Non profit
Questo pazzo mondo che affama i contadini
In Occidente come nei Paesi in via di sviluppo. Così un comparto è finito ko
In un anno meno 26% il prezzo del grano e meno 24% quello del latte. Per il mondo agricolo è un crollo drammatico che mette a rischio il futuro Dimenticate le morbide fragranze di cui parla la pubblicità. Pensate al pane, semplicemente. A quel che serve per prepararlo. Al grano, innanzitutto, che i mercati valutano appena 14 centesimi al chilo e che a voi negli ultimi tempi è costato il 1.700% in più. Un balzo che la dice lunga sull’assedio e la condizione di marginalità dell’agricoltura. Italiana e non solo. Un comparto che un tempo era un settore primario e che oggi è considerato come una variabile di pochissimo conto. Del valore di pochi centesimi, appunto.

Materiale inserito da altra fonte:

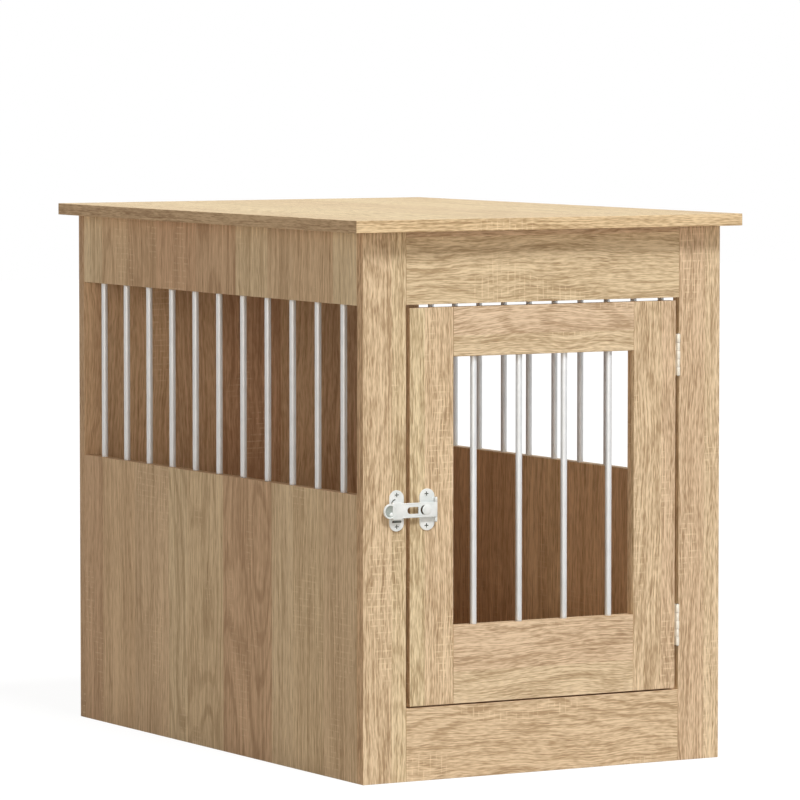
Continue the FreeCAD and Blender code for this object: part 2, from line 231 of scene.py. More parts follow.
def makeSawMarks(tree, flat, along, luck, look):
    # the share of pale saw marks, which run across the grain in patches
    beat = sums(tree, "MULTIPLY", along, 2 * math.pi / look["sawMarkSpacing"])
    beat = sums(tree, "MULTIPLY_ADD", oakMark(tree, "sawJitter", flat), look["sawMarkJitter"], beat)
    mark = remap(tree, sums(tree, "SINE", beat), *look["sawMarkEnds"])
    patch = remap(tree, oakMark(tree, "sawPatch", flat), *look["sawPatchEnds"])
    broken = remap(tree, oakMark(tree, "sawBreak", flat), *look["sawBreakEnds"])
    mark = sums(tree, "MULTIPLY", sums(tree, "MULTIPLY", mark, patch), broken)
    mark = sums(tree, "MULTIPLY", mark, remap(tree, luck, *look["sawMarkLuck"]))
    return sums(tree, "MULTIPLY", mark, look["sawMarkShare"])


def makeOak(name, changes):
    look = {**oakPrint, **changes}
    material, tree, shader = startMaterial(name)
    grainMap = addNode(tree, "ShaderNodeUVMap", uv_map="grain")
    parts = addNode(tree, "ShaderNodeSeparateXYZ", {0: grainMap.outputs[0]})
    along, across = parts.outputs[0], parts.outputs[1]
    tone, toneLuck, ringLuck, markLuck = makeStrips(tree, across, look)

    # the grain wanders across the strip in long bends and in short waves
    depth = sums(tree, "MULTIPLY", toneLuck, look["stripApart"])
    flat = addNode(tree, "ShaderNodeCombineXYZ", {0: along, 1: across, 2: depth}).outputs[0]
    bent = sums(tree, "MULTIPLY_ADD", oakMark(tree, "wave", flat), look["ripple"], across)
    bent = sums(tree, "MULTIPLY_ADD", oakMark(tree, "wander", flat), look["bend"], bent)
    grain = addNode(tree, "ShaderNodeCombineXYZ", {0: along, 1: bent, 2: depth}).outputs[0]

    # clouds, broad streaks, long hairlines and short flecks, summed up
    broad = oakMark(tree, "broad", grain, look["grainSize"])
    cloud = oakMark(tree, "cloud", grain, look["grainSize"])
    relief = sums(tree, "MULTIPLY", cloud, look["cloudShare"])
    relief = sums(tree, "MULTIPLY_ADD", broad, look["broadShare"], relief)
    fleckShare = look["fleckAndCloudShare"] - look["cloudShare"]
    for kind, share in (("hairline", look["hairlineShare"]), ("fleck", fleckShare)):
        relief = sums(tree, "MULTIPLY_ADD", oakMark(tree, kind, grain, look["grainSize"]), share, relief)

    # growth rings: rows of pores along lines that run out to the strip's edge
    hills = oakMark(tree, "ringHill", grain)
    phase = sums(tree, "MULTIPLY", hills, look["ringCount"] * look["ringTurn"])
    phase = sums(tree, "MULTIPLY_ADD", broad, look["ringSway"], phase)
    ring = remap(tree, sums(tree, "SINE", phase), *look["ringEnds"])
    ringDepth = remap(tree, ringLuck, *look["ringLuck"], *look["ringDepth"], False)
    relief = sums(tree, "SUBTRACT", relief, sums(tree, "MULTIPLY", ring, ringDepth))

    share = remap(tree, relief, *look["streakEnds"], smooth=False)
    dark = mixColours(tree, 1.0, tone, look["darkStreak"], "MULTIPLY")
    pale = mixColours(tree, 1.0, tone, look["paleStreak"], "MULTIPLY")
    colour = mixColours(tree, share, dark, pale)

    # open pores, denser along the rings, and the saw marks over them
    pore = remap(tree, oakMark(tree, "pore", grain), *look["poreEnds"])
    pore = sums(tree, "MULTIPLY", pore, remap(tree, ring, 0.0, 1.0, look["poreOffRing"], 1.0, False))
    poreShare = sums(tree, "MULTIPLY", pore, look["poreShare"])
    colour = mixColours(tree, poreShare, colour, look["poreColour"])
    markShare = makeSawMarks(tree, flat, along, markLuck, look)
    colour = mixColours(tree, markShare, colour, look["sawMarkColour"])

    height = sums(tree, "MULTIPLY_ADD", pore, -1.0, sums(tree, "MULTIPLY", share, look["streakRise"]))
    rough = look["roughness"]
    feed(tree, shader, {
        "Base Color": colour,
        "Roughness": remap(tree, pore, 0.0, 1.0, rough, rough + look["poreRoughness"], False),
        "Normal": bumped(tree, height, *look["bump"]),
        "Specular IOR Level": look["specular"],
    })
    return material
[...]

La bolla speculativa di due anni fa tra gennaio 2007 e febbraio 2008 fece alzare i prezzi dell’83% (stima Banca mondiale), colpendo – fra future, option e basis – anche le mega imprese agricole. Nei Paesi occidentali, Italia compresa, degenerò in una fortissima spinta inflazionistica; in quelli in via di sviluppo mise alla fame milioni di persone. Passata l’onda, sulla spiaggia è rimasto il corpo ansimante di un’agricoltura che non è più ancorata al territorio, di un cibo sempre più in balìa degli andamenti finanziari globali, di un consumo ormai dipendente dalle fluttuazioni di Borsa. Un fenomeno che accomuna Nord e Sud del mondo. E che marginalizza ulteriormente la produzione. A favore della finanza. Accade anche in questi giorni del resto. La denuncia è del Pime – Pontificio istituto missioni estere: a metà novembre il future sul prezzo del grano con scadenza marzo 2010 ha guadagnato il 2,9% alla Borsa di Chicago. In 50 giorni chi ha acquistato il titolo ha avuto un rendimento del 18% (e sono stati registrati 2 milioni di contratti di questo genere). Si capisce anche così perché Benedetto XVI al vertice Fao abbia sottolineato che «va scongiurato il rischio che il mondo rurale possa essere considerato, in maniera miope, come una realtà secondaria».
Un rischio per molti aspetti già diventato realtà. «Nel 1981, il 33% dei prestiti della Banca mondiale serviva a finanziare progetti agricoli», come spiega Luca Salvatici, dell’università del Molise. Che poi aggiunge: «Nel 2001 tale percentuale era scesa all’8%».
Dal canto suo sta muovendosi anche Coldiretti, che propone di rendere obbligatoria l’indicazione dell’origine del grano. L’associazione ha appena costituito l’holding Consorzi Agrari d’Italia (3 miliardi di fatturato, 1.300 punti vendita cui fanno riferimento 300mila imprese) e lavora per una filiera tutta italiana. «Uno strumento con il quale», chiarisce Mauro Tonello, a capo Unci-Coldiretti (Associazione delle cooperative agricole e di trasformazione agroindustriale aderenti all’Unci), «si tutelerà il risparmiatore, basandosi sulla trasparenza della filiera, sull’indicazione dell’origine in etichetta, sul legame del prodotto con il territorio».